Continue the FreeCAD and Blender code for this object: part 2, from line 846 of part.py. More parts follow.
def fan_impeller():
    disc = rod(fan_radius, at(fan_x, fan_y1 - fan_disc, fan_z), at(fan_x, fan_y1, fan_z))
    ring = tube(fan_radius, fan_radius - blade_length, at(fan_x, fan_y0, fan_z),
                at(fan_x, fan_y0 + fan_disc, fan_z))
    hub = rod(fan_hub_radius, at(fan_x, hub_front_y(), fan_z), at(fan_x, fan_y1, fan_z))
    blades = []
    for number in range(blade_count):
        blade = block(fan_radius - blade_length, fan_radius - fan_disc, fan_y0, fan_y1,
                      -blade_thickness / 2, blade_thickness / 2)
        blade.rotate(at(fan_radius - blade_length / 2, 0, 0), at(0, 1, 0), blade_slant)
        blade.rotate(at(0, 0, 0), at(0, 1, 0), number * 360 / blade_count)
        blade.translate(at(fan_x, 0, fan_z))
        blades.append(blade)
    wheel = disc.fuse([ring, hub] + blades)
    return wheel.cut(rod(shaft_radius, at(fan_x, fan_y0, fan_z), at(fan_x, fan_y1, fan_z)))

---

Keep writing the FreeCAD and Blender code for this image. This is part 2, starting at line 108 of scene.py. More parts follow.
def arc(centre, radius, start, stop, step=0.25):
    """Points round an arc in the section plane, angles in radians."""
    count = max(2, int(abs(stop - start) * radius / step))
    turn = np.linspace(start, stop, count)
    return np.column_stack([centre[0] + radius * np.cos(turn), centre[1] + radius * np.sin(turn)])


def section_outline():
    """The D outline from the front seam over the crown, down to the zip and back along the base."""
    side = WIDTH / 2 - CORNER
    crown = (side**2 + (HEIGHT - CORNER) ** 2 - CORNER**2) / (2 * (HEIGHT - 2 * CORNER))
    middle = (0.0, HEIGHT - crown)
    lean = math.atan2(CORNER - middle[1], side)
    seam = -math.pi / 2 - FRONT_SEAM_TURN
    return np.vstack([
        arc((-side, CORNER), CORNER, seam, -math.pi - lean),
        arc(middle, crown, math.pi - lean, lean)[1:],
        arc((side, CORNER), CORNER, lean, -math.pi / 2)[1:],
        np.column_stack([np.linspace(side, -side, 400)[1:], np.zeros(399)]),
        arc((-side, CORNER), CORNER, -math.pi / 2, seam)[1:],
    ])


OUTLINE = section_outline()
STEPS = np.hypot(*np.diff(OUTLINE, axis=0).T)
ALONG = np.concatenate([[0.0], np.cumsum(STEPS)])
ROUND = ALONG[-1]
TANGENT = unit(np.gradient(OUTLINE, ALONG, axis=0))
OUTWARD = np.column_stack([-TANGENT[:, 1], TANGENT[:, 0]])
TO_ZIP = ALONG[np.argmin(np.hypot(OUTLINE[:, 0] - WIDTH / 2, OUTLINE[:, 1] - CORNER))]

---

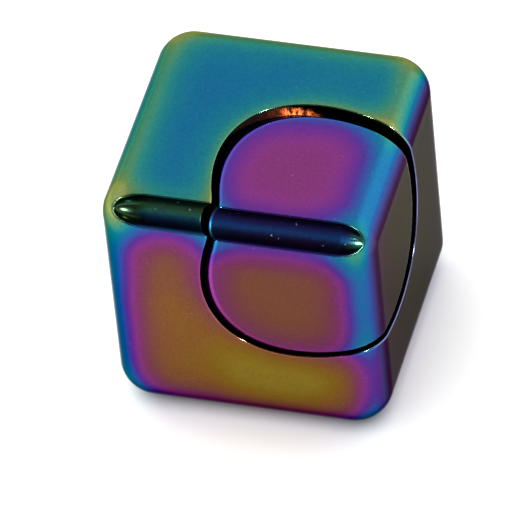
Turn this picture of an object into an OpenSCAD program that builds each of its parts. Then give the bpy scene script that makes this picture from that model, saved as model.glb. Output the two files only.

• _TASK DESCRIPTION_
Exactly as written, return the lines from the line containing "Continue the FreeCAD" through the line containing "at(fan_x, fan_y1, fan_z)))", both included.

• _PROBLEM SOLUTION_
Continue the FreeCAD and Blender code for this object: part 2, from line 846 of part.py. More parts follow.
def fan_impeller():
    disc = rod(fan_radius, at(fan_x, fan_y1 - fan_disc, fan_z), at(fan_x, fan_y1, fan_z))
    ring = tube(fan_radius, fan_radius - blade_length, at(fan_x, fan_y0, fan_z),
                at(fan_x, fan_y0 + fan_disc, fan_z))
    hub = rod(fan_hub_radius, at(fan_x, hub_front_y(), fan_z), at(fan_x, fan_y1, fan_z))
    blades = []
    for number in range(blade_count):
        blade = block(fan_radius - blade_length, fan_radius - fan_disc, fan_y0, fan_y1,
                      -blade_thickness / 2, blade_thickness / 2)
        blade.rotate(at(fan_radius - blade_length / 2, 0, 0), at(0, 1, 0), blade_slant)
        blade.rotate(at(0, 0, 0), at(0, 1, 0), number * 360 / blade_count)
        blade.translate(at(fan_x, 0, fan_z))
        blades.append(blade)
    wheel = disc.fuse([ring, hub] + blades)
    return wheel.cut(rod(shaft_radius, at(fan_x, fan_y0, fan_z), at(fan_x, fan_y1, fan_z)))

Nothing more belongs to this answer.